*Aim*.
Give back only the lines in the records below from the one with "slab = relief_slab()" to the one with "bpy.data.objects.remove(obj)", both inclusive, word for word.
■ ■ ■ ■ ■
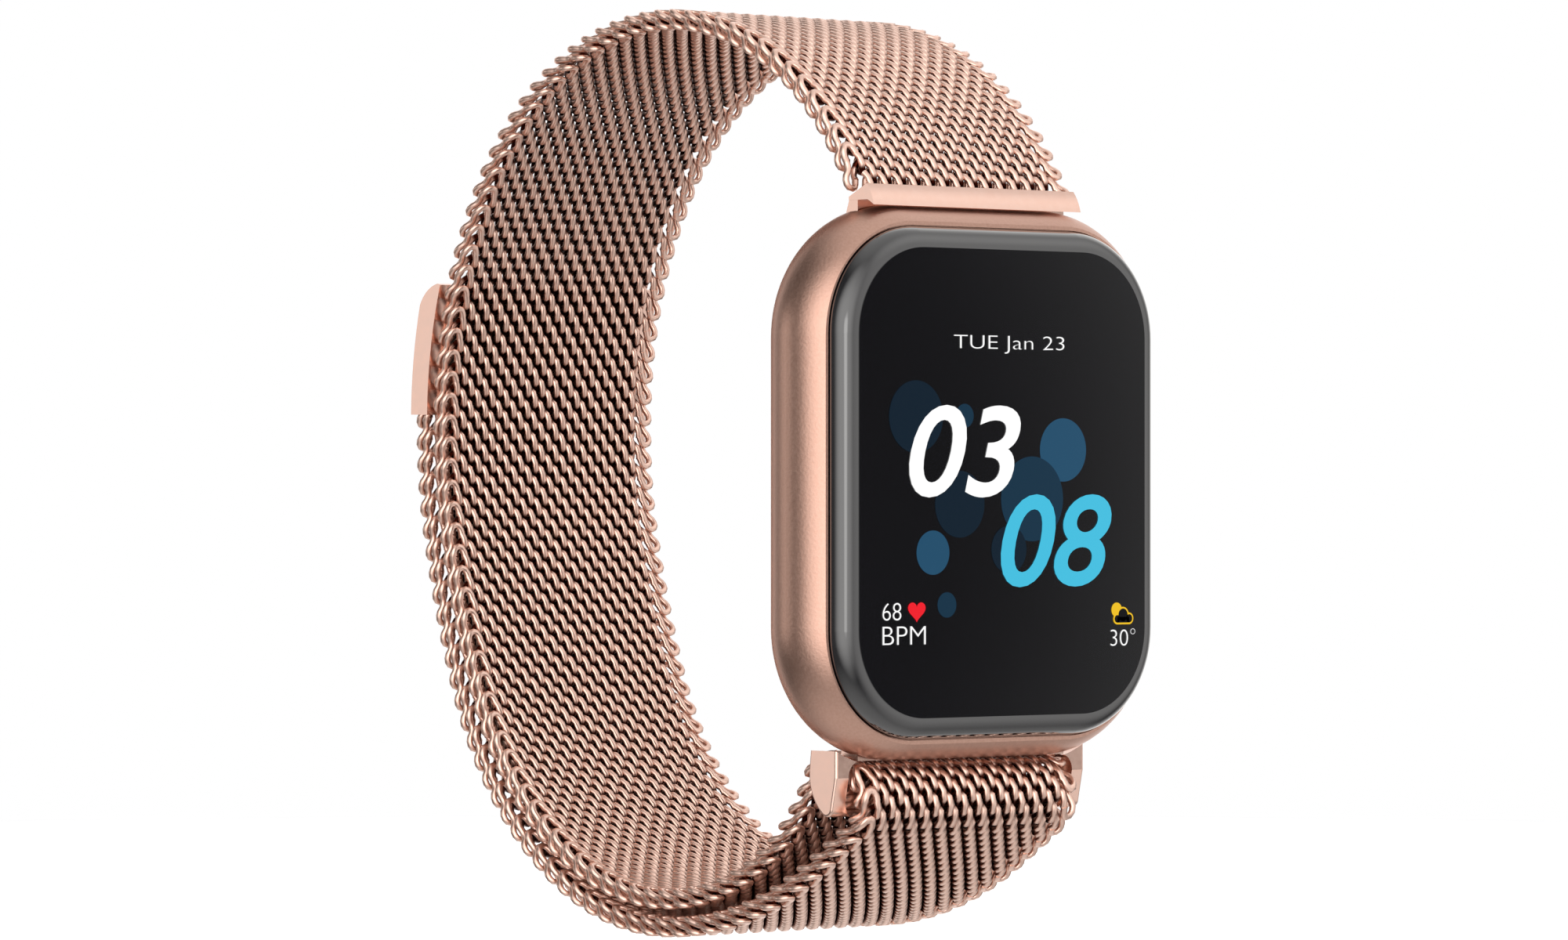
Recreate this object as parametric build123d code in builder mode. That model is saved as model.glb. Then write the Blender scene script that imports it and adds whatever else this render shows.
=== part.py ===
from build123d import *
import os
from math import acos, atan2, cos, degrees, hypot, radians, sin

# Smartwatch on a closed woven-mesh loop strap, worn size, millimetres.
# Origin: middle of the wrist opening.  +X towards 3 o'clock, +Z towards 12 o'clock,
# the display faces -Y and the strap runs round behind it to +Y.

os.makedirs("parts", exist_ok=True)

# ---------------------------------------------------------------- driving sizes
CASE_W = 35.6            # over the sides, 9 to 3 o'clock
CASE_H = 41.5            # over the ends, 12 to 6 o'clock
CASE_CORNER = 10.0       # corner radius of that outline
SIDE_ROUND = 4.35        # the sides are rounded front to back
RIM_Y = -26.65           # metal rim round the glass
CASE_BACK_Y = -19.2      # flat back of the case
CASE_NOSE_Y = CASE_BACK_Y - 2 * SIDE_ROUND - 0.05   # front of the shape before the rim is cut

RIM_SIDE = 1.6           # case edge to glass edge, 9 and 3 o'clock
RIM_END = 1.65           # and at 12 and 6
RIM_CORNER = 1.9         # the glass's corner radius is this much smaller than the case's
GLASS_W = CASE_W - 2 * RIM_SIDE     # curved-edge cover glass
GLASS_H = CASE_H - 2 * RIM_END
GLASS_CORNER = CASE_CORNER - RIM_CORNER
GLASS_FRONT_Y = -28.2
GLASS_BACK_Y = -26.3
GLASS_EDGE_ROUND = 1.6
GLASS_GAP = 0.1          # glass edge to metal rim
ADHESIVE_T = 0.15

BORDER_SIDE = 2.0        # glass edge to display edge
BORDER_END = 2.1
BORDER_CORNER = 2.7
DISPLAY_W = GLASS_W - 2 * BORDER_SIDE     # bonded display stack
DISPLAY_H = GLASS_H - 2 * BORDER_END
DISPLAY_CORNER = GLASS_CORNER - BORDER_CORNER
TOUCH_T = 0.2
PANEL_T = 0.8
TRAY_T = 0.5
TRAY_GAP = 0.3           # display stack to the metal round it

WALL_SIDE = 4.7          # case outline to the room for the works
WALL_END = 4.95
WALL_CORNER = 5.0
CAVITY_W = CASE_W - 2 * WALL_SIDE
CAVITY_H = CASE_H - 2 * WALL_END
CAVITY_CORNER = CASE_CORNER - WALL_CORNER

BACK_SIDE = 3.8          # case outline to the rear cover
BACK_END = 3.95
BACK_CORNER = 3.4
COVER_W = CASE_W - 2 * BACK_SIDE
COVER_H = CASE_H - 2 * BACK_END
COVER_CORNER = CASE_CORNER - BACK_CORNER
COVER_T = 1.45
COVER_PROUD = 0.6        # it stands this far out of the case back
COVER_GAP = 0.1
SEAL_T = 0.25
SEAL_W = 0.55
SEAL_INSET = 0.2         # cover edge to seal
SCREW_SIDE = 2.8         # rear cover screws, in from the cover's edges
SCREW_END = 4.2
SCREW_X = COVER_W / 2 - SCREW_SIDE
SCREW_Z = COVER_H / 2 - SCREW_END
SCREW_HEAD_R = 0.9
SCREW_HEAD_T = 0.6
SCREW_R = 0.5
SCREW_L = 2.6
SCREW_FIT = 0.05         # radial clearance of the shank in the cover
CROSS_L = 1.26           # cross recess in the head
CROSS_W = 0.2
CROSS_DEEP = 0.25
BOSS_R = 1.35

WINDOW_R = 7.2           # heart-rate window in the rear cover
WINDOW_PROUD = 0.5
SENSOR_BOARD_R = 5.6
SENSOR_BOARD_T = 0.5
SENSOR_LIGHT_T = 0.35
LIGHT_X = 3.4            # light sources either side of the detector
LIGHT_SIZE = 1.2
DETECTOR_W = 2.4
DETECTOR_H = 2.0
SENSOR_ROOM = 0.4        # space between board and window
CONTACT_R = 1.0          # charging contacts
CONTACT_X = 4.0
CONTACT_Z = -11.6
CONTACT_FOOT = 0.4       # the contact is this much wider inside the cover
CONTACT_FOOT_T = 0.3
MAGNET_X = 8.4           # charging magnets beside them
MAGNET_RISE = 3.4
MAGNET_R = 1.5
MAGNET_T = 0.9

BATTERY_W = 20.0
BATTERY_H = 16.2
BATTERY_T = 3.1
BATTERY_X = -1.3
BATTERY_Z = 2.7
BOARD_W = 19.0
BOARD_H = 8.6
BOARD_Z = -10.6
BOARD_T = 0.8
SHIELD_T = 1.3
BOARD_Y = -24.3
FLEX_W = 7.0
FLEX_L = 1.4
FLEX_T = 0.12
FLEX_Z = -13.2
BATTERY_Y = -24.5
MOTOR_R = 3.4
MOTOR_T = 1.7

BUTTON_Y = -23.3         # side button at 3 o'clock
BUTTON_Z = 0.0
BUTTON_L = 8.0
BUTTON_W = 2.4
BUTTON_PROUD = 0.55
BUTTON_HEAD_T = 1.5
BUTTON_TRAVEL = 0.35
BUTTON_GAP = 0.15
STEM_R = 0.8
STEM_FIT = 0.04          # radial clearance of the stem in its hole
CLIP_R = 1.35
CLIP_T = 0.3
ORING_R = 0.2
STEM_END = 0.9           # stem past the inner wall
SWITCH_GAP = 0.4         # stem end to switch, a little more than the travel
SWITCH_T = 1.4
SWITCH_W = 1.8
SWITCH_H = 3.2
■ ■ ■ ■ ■
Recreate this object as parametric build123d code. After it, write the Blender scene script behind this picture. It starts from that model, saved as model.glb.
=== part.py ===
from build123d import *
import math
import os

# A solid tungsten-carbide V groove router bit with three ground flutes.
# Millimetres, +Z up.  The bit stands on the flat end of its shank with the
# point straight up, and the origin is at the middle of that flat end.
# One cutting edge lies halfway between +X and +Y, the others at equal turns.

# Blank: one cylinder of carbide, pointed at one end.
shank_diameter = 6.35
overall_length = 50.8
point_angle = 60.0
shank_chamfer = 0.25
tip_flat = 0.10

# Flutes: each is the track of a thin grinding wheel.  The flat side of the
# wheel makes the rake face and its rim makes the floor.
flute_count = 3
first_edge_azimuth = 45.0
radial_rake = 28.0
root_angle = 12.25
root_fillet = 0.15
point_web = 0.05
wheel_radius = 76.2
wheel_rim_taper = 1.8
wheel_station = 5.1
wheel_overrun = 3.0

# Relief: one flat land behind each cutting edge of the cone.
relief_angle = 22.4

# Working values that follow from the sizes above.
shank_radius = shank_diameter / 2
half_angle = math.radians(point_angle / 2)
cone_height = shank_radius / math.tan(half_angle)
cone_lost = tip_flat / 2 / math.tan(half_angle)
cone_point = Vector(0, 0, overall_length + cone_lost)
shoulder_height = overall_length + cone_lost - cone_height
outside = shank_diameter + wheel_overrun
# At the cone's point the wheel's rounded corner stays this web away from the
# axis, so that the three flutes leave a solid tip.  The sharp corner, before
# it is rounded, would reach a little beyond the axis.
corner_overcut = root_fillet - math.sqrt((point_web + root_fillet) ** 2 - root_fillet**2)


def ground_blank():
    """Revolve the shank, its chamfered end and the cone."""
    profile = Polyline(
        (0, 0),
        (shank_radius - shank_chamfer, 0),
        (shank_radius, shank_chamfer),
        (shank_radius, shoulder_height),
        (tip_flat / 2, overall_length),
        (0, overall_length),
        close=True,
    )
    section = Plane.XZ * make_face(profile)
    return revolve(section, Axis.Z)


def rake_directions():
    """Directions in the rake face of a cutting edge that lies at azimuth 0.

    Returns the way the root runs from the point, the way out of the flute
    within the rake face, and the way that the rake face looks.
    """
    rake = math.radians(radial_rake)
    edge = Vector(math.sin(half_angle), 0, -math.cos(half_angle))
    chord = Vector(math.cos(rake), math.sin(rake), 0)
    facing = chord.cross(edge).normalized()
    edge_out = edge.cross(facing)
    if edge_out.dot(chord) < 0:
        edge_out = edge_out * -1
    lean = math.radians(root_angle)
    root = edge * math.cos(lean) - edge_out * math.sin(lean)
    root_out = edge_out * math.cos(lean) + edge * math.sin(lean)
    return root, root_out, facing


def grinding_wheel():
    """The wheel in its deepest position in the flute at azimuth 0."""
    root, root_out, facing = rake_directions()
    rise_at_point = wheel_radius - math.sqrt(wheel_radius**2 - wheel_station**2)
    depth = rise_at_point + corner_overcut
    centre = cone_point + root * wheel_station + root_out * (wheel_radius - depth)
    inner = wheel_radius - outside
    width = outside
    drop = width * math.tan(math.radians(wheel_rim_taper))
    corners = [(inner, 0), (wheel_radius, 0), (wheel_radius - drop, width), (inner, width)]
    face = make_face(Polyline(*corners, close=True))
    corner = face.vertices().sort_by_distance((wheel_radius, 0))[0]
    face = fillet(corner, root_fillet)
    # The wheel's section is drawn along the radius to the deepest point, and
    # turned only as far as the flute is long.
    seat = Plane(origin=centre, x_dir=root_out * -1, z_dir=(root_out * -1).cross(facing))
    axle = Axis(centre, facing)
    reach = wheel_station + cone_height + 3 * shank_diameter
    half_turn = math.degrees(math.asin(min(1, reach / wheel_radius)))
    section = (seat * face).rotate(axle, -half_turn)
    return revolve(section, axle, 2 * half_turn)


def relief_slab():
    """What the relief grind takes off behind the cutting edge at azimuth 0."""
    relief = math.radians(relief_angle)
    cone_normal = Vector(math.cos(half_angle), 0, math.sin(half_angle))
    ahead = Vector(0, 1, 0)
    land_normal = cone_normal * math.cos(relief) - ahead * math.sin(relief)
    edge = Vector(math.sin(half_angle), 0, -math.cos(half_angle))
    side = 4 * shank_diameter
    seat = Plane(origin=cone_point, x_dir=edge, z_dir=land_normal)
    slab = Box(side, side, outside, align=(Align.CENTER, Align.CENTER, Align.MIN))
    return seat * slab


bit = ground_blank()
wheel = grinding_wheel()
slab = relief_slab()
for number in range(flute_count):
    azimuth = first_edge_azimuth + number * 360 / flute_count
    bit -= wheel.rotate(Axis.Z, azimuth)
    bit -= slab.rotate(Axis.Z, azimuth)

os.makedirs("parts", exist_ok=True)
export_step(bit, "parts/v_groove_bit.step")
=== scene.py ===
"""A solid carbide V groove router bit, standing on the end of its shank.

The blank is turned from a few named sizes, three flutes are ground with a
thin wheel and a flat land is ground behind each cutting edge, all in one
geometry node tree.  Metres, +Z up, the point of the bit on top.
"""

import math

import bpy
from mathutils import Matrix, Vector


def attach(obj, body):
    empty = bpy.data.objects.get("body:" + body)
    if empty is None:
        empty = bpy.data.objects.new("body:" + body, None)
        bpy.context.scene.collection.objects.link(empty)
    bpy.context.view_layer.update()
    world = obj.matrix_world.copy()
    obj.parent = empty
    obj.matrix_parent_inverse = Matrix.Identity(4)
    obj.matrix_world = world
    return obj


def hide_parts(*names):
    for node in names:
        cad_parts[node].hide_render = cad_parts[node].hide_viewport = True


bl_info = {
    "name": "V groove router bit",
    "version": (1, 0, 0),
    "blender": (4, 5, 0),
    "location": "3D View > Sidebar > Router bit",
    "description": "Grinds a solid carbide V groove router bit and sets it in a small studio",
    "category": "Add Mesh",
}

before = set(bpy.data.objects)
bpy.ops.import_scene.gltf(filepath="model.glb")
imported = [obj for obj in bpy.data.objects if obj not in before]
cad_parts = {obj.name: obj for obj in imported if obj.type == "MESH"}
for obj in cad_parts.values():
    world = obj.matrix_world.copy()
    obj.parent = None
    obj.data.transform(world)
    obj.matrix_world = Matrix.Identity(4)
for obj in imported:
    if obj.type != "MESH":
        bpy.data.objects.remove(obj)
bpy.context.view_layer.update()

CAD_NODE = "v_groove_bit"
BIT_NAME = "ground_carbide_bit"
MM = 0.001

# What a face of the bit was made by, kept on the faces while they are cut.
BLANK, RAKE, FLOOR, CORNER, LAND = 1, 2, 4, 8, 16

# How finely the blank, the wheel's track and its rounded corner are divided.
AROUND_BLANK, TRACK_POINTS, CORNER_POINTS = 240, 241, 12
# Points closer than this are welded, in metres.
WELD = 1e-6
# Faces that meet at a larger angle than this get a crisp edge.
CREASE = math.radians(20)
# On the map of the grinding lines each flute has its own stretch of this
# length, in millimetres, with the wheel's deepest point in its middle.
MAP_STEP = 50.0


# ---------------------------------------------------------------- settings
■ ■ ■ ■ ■
*Expected answer*.
slab = relief_slab()
for number in range(flute_count):
    azimuth = first_edge_azimuth + number * 360 / flute_count
    bit -= wheel.rotate(Axis.Z, azimuth)
    bit -= slab.rotate(Axis.Z, azimuth)

os.makedirs("parts", exist_ok=True)
export_step(bit, "parts/v_groove_bit.step")
=== scene.py ===
"""A solid carbide V groove router bit, standing on the end of its shank.

The blank is turned from a few named sizes, three flutes are ground with a
thin wheel and a flat land is ground behind each cutting edge, all in one
geometry node tree.  Metres, +Z up, the point of the bit on top.
"""

import math

import bpy
from mathutils import Matrix, Vector


def attach(obj, body):
    empty = bpy.data.objects.get("body:" + body)
    if empty is None:
        empty = bpy.data.objects.new("body:" + body, None)
        bpy.context.scene.collection.objects.link(empty)
    bpy.context.view_layer.update()
    world = obj.matrix_world.copy()
    obj.parent = empty
    obj.matrix_parent_inverse = Matrix.Identity(4)
    obj.matrix_world = world
    return obj


def hide_parts(*names):
    for node in names:
        cad_parts[node].hide_render = cad_parts[node].hide_viewport = True


bl_info = {
    "name": "V groove router bit",
    "version": (1, 0, 0),
    "blender": (4, 5, 0),
    "location": "3D View > Sidebar > Router bit",
    "description": "Grinds a solid carbide V groove router bit and sets it in a small studio",
    "category": "Add Mesh",
}

before = set(bpy.data.objects)
bpy.ops.import_scene.gltf(filepath="model.glb")
imported = [obj for obj in bpy.data.objects if obj not in before]
cad_parts = {obj.name: obj for obj in imported if obj.type == "MESH"}
for obj in cad_parts.values():
    world = obj.matrix_world.copy()
    obj.parent = None
    obj.data.transform(world)
    obj.matrix_world = Matrix.Identity(4)
for obj in imported:
    if obj.type != "MESH":
        bpy.data.objects.remove(obj)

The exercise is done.